Redescendu au niveau amateur, Faure continue pourtant de se préparer comme un pro. « Même si t’as 45 sélections en équipes de France jeunes, que t’as joué à l’OL, que t’as joué aux Rangers, une fois que t’as retouché à ce niveau, on te recatalogue amateur. “T’étais où l’an dernier ? Chasselay en CFA ?”, c’est ton niveau maintenant. Et 26 ans c’est un peu une limite pour les clubs de Ligue 2, de National. Ils vont plutôt signer des jeunes de 18 à 23 ans avec des longs contrats. En étant grossier, ça me fait surtout chier d’être redescendu en amateur pas par rapport à mon niveau, mais par rapport à une blessure. Mais bon si je suis là c’est que pour l’instant j’ai ce niveau-là, et c’est à moi de prouver que je peux remonter. J’ai pas 30 ans non plus, j’ai encore quelques années devant moi. C’est pour ça que je fais tout ce que je peux à côté au niveau hygiène de vie, alimentation… Je vais deux fois par semaine chez le kiné, deux fois par semaine à la cryothérapie pour la récupération. Je mets tout de mon côté pour me dire que si j’ai pas réussi, c’est pas de la faute d’un manque d’investissement. »

Faure

« Le monde pro tel qu’il est, c’est pas trop mon truc. Tout ce qui est paillettes, c’est pas mon truc. Quand j’étais pro, j’étais dans mon cocon avec ma femme. Je vis comme je suis, pas pour faire comme les autres. Le rêve, ce serait qu’avec le statut pro ça se passe à Chasselay ! On va faire des bouffes avec les potes, les papys nous font des pâtes avant les matchs. » (Photo MDA Foot)

 

« T’es trop professionnel ! »

Redescendre au niveau amateur n’est en tout cas pas vécu comme un drame par Faure : « Le monde pro tel qu’il est, c’est pas trop mon truc. Tout ce qui est paillettes, c’est pas mon truc. Quand j’étais pro, j’étais dans mon cocon avec ma femme. Je vis comme je suis, pas pour faire comme les autres. Le rêve, ce serait qu’avec le statut pro ça se passe à Chasselay ! On va faire des bouffes avec les potes, les papys nous font des pâtes avant les matchs, c’est vraiment autre chose. » Cela ne l’empêche cependant pas de se préparer comme un pro à côté : « Les autres me disent souvent que je suis trop professionnel.
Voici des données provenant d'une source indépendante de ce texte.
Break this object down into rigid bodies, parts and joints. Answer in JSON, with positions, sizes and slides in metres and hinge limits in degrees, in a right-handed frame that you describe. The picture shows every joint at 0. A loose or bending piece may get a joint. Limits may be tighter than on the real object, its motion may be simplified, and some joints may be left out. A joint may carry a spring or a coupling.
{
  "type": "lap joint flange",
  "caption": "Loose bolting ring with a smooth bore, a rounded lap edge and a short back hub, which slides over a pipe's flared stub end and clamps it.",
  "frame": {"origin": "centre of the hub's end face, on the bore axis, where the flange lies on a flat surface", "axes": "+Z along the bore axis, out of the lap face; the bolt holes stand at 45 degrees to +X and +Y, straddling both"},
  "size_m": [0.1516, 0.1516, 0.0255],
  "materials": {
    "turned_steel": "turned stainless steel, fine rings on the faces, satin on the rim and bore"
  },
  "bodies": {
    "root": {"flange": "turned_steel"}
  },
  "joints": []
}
J’ai été à l’OL de 13 à 20 ans, et aux Rangers. J’arrivais une heure et quart avant l’entraînement et je repartais une heure après. Là tu peux arriver dix minutes avant et repartir juste après. “T’es trop professionnel !” Arriver au moins une demi-heure avant, bien manger après le match : “T’es trop professionnel !” C’est pareil dans l’entraînement : tu peux rigoler un peu, mais c’est ton travail ! Enfin non ! (rires) Mais pour passer ce palier, il faut une logistique en plus. L’entraîneur Eric Guichard est vraiment bien pour ça, parce qu’il a été deux années à Brest (en tant qu’adjoint d’Alex Dupont). J’ai même l’impression que je m’entraîne plus qu’aux Rangers, c’est des séances intéressantes, il y a de la vidéo avant les matchs, il essaye de mettre ce petit truc en plus. Mais ça ne se fait pas d’un coup, le club est encore jeune à ce niveau. Tout le taf que je fais à côté, ça vient de moi. J’y vais de moi-même. On n’a pas de contrat de travail de 60 pages comme en pro. On a un code de conduite avec le staff, mais on est amateurs. La muscu, on en fait si on a envie. »
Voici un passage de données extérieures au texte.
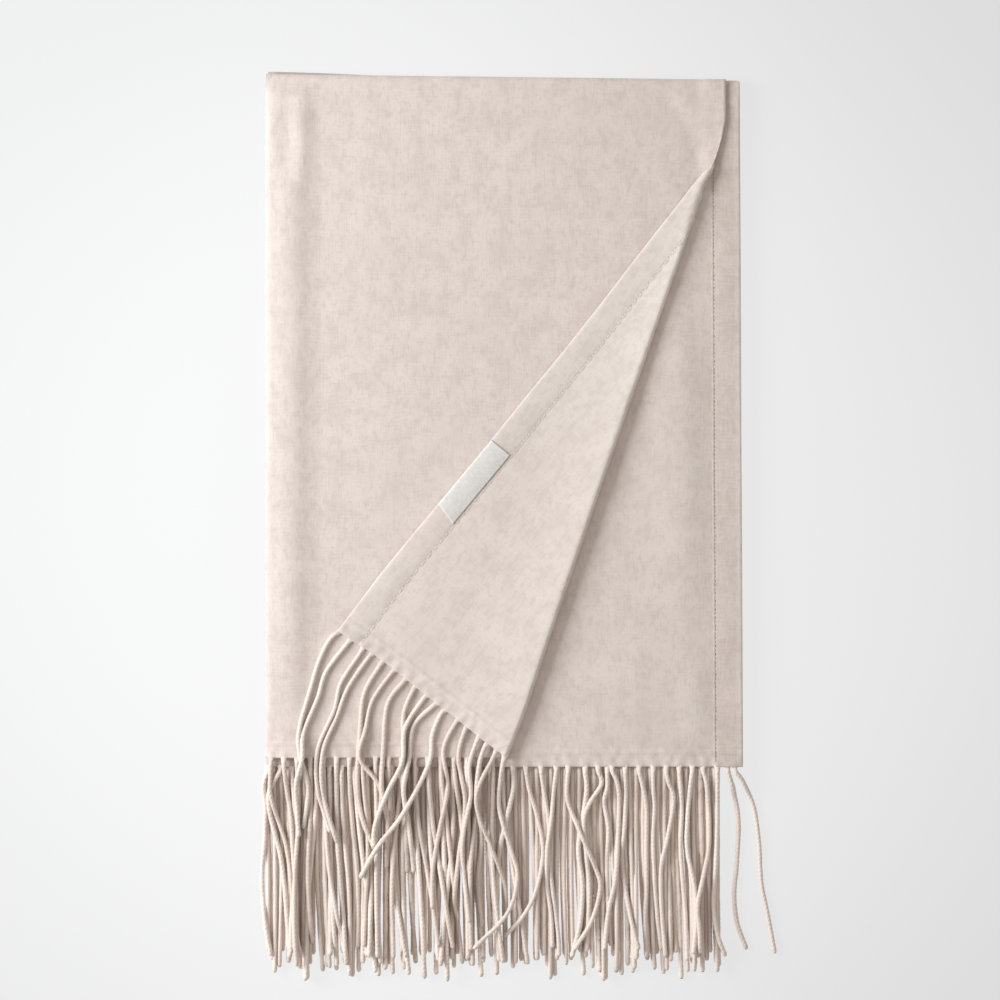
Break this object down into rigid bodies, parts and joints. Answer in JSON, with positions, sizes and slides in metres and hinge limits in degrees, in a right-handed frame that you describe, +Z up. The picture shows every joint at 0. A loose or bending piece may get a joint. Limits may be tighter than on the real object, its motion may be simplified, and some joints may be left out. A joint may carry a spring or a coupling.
{
  "type": "pashmina shawl",
  "caption": "Fringed pashmina shawl, folded flat in layers, with one corner of its top layer turned back over a soft roll.",
  "frame": {"origin": "middle of the underside's bounding box, on the surface the shawl lies on", "axes": "+X from the lengthwise fold to the open long edges, +Y from the fringe to the crosswise fold, +Z up"},
  "size_m": [0.3698, 0.668, 0.0188],
  "materials": {
    "front_layer": "soft brushed heathered oatmeal twill",
    "second_layer": "soft brushed heathered oatmeal twill, wrong side",
    "inner_layers": "soft brushed heathered oatmeal twill",
    "flap_hem": "turned and stitched hem",
    "second_hem": "turned and stitched hem",
    "label": "bare white woven label",
    "fringe_flap": "twisted yarn strands",
    "fringe_front": "twisted yarn strands",
    "fringe_second": "twisted yarn strands",
    "fringe_third": "twisted yarn strands",
    "fringe_fourth": "twisted yarn strands"
  },
  "bodies": {
    "root": {"front_layer": "front_layer", "second_layer": "second_layer", "inner_layers": "inner_layers", "flap_hem": "flap_hem", "second_hem": "second_hem", "label": "label", "fringe_flap": "fringe_flap", "fringe_front": "fringe_front", "fringe_second": "fringe_second", "fringe_third": "fringe_third", "fringe_fourth": "fringe_fourth"}
  },
  "joints": []
}
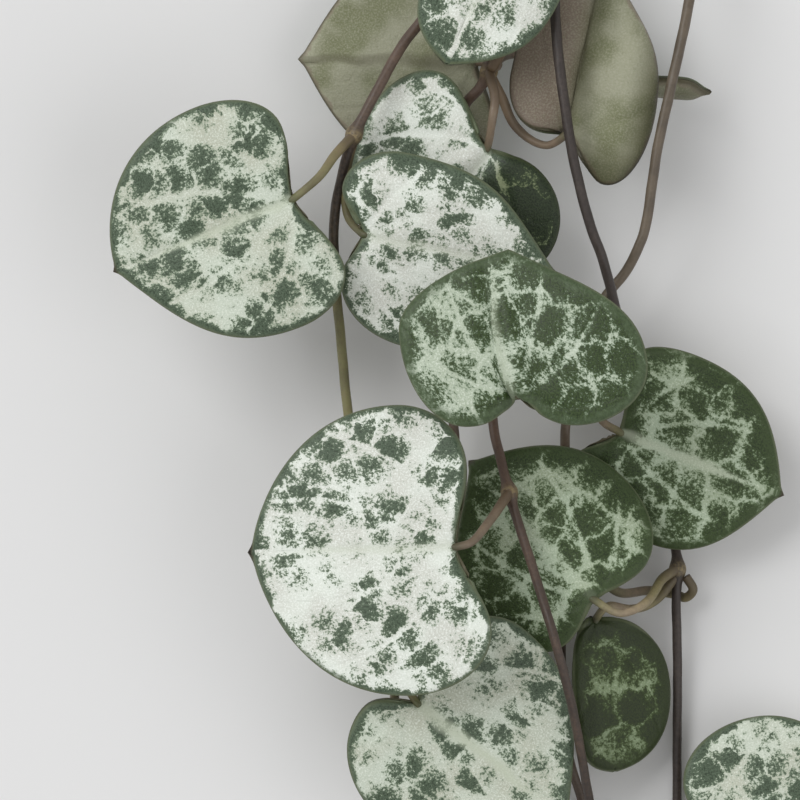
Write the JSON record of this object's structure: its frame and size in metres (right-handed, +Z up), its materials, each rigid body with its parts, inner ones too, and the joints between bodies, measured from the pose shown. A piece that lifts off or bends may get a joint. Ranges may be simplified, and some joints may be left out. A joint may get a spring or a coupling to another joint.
{
  "type": "string of hearts",
  "caption": "Bunch of trailing string of hearts strands with silver-mottled heart-shaped leaves on thin dark stems, cut and laid flat",
  "frame": {"origin": "centre of the bounding box in plan, at the height of the surface it rests on", "axes": "+Y along the strands towards their cut end, +X across them, +Z up from the surface, towards the viewer in the picture"},
  "size_m": [0.0658, 0.0952, 0.0221],
  "materials": {
    "silver_leaf": "silvery speckled leaf, soft satin",
    "green_leaf": "dark green leaf with pale veins, soft satin",
    "leaf_underside": "pale sage underside, matt",
    "dark_stem": "dark brown stem, satin",
    "brown_stem": "brown stem, satin",
    "woody_stem": "woody older stem, matt"
  },
  "bodies": {
    "root": {"leaf_left": "silver_leaf", "leaf_lower": "silver_leaf", "leaf_front": "green_leaf", "leaf_middle": "silver_leaf", "leaf_upper": "silver_leaf", "leaf_top": "silver_leaf", "leaf_back": "leaf_underside", "leaf_folded": "leaf_underside", "leaf_sliver": "leaf_underside", "leaf_right": "green_leaf", "leaf_inner": "green_leaf", "leaf_oval": "green_leaf", "leaf_bottom": "silver_leaf", "leaf_hidden": "green_leaf", "leaf_corner": "silver_leaf", "strand_left": "dark_stem", "strand_right": "dark_stem", "strand_outer": "brown_stem", "strand_centre": "dark_stem", "strand_short": "dark_stem", "leader_stem": "woody_stem"}
  },
  "joints": []
}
Djilla, Gwada et le travail invisible

« On en parlait avec Djilla Diarra qui était venu s’entraîner avec nous à l’OL en 2011/12 : il disait qu’à Madrid t’as deux mecs pour la salle de muscu, deux mecs pour la récupération, deux mecs pour la balnéo, deux mecs pour les étirements… Tu ne peux qu’être performant, t’as juste à prendre ta voiture et à venir t’entraîner ! C’est ça qui fait la différence entre les grands clubs européens, les bons clubs européens, les petits clubs européens… C’est pour ça que l’OL va progresser avec ce nouveau stade et ce centre d’entraînement. Et encore, ils peuvent faire encore plus au niveau du travail invisible. C’est vraiment là que toute la différence se fait. » Lorsqu’on aborde le cas Alexandre Lacazette, son compère de génération 91 dont on vient d’apprendre la non-sélection en Bleu en pianotant sur nos smartphones à la fin de l’interview, il nous fait une offre hors-micro : « Ah Gwada… J’ai des dossiers sur plein de choses, mais si vous voulez faire péter le compteur de clics il va falloir payer cher ! » Le travail invisible, toujours.